Por primera vez desde que puedo
ejercer el derecho al voto, he cumplido la intención de leer los programas
electorales de las opciones que barajo apoyar este domingo. Es un minúsculo
ejercicio de reflexión que nunca había practicado hasta ahora. Porque no nos
engañemos, la mayoría de nosotros votamos desde las tripas. Elegimos un partido
por la misma razón por la que uno siente los colores de Valencia o del Levante.

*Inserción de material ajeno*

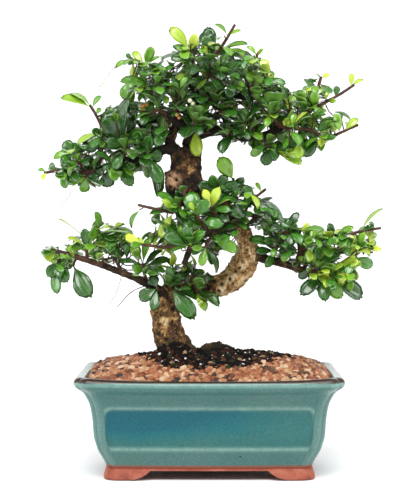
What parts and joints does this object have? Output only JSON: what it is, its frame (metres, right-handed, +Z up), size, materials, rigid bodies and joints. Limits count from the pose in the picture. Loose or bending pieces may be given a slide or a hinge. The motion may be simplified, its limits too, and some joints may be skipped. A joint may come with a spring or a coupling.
{
  "type": "potted bonsai tree",
  "caption": "Small-leaved evergreen bonsai with an S-curved trunk and spreading leaf pads, growing in gravel-topped soil in a low glazed rectangular pot with bracket feet.",
  "frame": {"origin": "centre of the whole object's footprint box, on the surface under the pot's feet", "axes": "+Z up; the front of the tree looks along -Y, +X to the right as seen from the front, along the pot's long side"},
  "size_m": [0.262, 0.152, 0.3472],
  "materials": {
    "glazed_stoneware": "gloss teal glaze over terracotta stoneware",
    "potting_soil": "matt damp crumb",
    "river_gravel": "matt pink and tan grains",
    "plastic_mesh": "moulded black mesh",
    "bark": "rough grey-brown bark",
    "foliage": "glossy waxy leaves"
  },
  "bodies": {
    "root": {"pot": "glazed_stoneware", "soil": "potting_soil", "gravel": "river_gravel", "drain_screen_left": "plastic_mesh", "drain_screen_right": "plastic_mesh", "trunk": "bark", "spray_low_left_outer": "foliage", "spray_right_rise": "foliage", "spray_right_outer": "foliage", "spray_left_outer": "foliage", "spray_crown_left_outer": "foliage", "spray_far_right_tips": "foliage", "spray_low_left_inner": "foliage", "spray_low_left_back": "foliage", "spray_low_mid_left": "foliage", "spray_low_mid": "foliage", "spray_low_mid_right": "foliage", "spray_low_mid_back": "foliage", "spray_centre_rosette": "foliage", "spray_centre_left": "foliage", "spray_centre_thin": "foliage", "spray_centre_big": "foliage", "spray_centre_young": "foliage", "spray_centre_top": "foliage", "spray_centre_pale": "foliage", "spray_centre_right": "foliage", "spray_centre_low": "foliage", "spray_centre_back_up": "foliage", "spray_centre_back_low": "foliage", "spray_centre_back_right": "foliage", "spray_right_long": "foliage", "spray_right_back": "foliage", "spray_right_back_low": "foliage", "spray_left_tower": "foliage", "spray_left_big": "foliage", "spray_left_down": "foliage", "spray_left_down_inner": "foliage", "spray_left_near": "foliage", "spray_left_back_near": "foliage", "spray_left_back_far": "foliage", "spray_crown_top_left": "foliage", "spray_crown_top": "foliage", "spray_crown_mid": "foliage", "spray_crown_right_a": "foliage", "spray_crown_right_b": "foliage", "spray_crown_right_c": "foliage", "spray_crown_front_a": "foliage", "spray_crown_front_b": "foliage", "spray_crown_front_c": "foliage", "spray_crown_back_left": "foliage", "spray_crown_back_right": "foliage", "spray_crown_back_top": "foliage", "spray_far_right_mid": "foliage", "spray_far_right_low": "foliage", "spray_right_under": "foliage", "spray_right_front": "foliage", "spray_right_front_far": "foliage", "spray_right_back_top": "foliage", "spray_right_back_far": "foliage"}
  },
  "joints": []
}
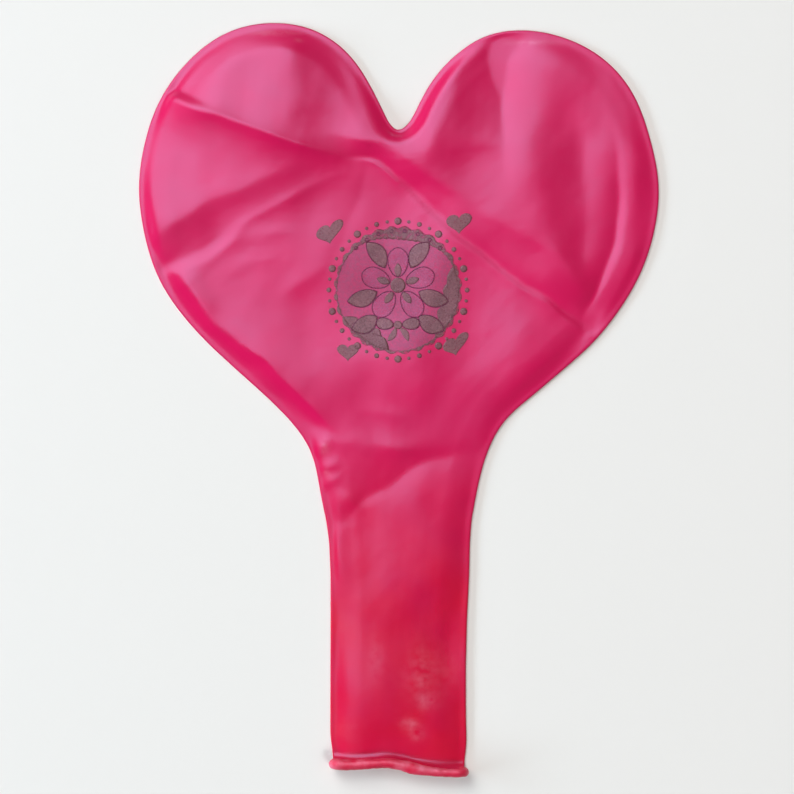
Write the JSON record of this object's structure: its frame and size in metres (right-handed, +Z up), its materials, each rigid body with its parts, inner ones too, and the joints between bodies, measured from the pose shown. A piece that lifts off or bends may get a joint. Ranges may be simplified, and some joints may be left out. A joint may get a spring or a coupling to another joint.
{
  "type": "heart-shaped latex balloon",
  "caption": "Heart-shaped pearl latex balloon lying flat and not inflated, with a long open neck, a rolled lip and a round printed design on its front.",
  "frame": {"origin": "on the table that the balloon lies on, in the middle of its width and its length", "axes": "+Z up from the table towards the printed front, +Y from the mouth along the neck to the lobes, +X to the right seen from above"},
  "size_m": [0.11, 0.1597, 0.0048],
  "materials": {
    "pearl_latex": "pearl satin",
    "lip_latex": "satin, thick and lightly dusted",
    "ink": "matt printed film",
    "tint_ink": "thin matt printed film"
  },
  "bodies": {
    "heart": {"heart_back_wall": "pearl_latex", "heart_front_wall": "pearl_latex", "print_tint_disc": "tint_ink", "print_lace_frame": "ink", "print_pearl_ring": "ink", "print_heart_upper_left": "ink", "print_heart_upper_right": "ink", "print_heart_lower_left": "ink", "print_heart_lower_right": "ink", "print_flower_petals": "ink", "print_flower_centre": "ink", "print_leaves": "ink", "print_ribbon_bow": "ink"},
    "neck": {"neck_back_wall": "pearl_latex", "neck_front_wall": "pearl_latex", "rolled_bead": "lip_latex"}
  },
  "joints": [
    {"name": "neck_fold", "type": "hinge", "parent": "heart", "child": "neck", "pos_m": [0, -0.0252, 0.00205], "axis": [-1, 0, 0], "range_deg": [0, 170]}
  ]
}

Se vota por la educación recibida en casa o precisamente por rebelarse contra la
ideología paterna. Pocas veces se utiliza la razón y muchas las argumentaciones
simplistas. Ni en un partido son todos corruptos, aunque algunos de sus
miembros sean delincuentes, ni un cambio al otro extremo asegura que las cosas funcionarán
mejor. Existe también un voto práctico. Los votas porque te dan de comer, con
sueldos, subvenciones o favores, y te da igual lo mal que lo hagan o lo mucho
que roben.
Los programas electorales están
muy lejos de ser una garantía ante la sociedad. De hecho, pasárselos por el
forro está a la orden del día. Ahora que me leído dos de ellos, puedo entender por
qué estas propuestas suelen acabar en papel mojado. Demasiadas promesas vagas,
demasiadas palabras como igualdad, libertad o progreso, exceso de verbos con
buenas intenciones como garantizar, apoyar o promover que se quedan vacíos sin razonar
el cómo. Cuentos de hadas con los que distraernos, relatos casi de ciencia
ficción, pero de donde al menos se pueden extraer ciertas conclusiones que sirvan
para decidir con algo de rigor sobre un voto que puede cambiar las cosas. No
les voy a mentir. Son largos (84 páginas uno de ellos), tediosos y repetitivos.
Tardé cuatro horas en leerlos, pero qué importa perder cuatro horas frente al
destino de los próximos cuatro años.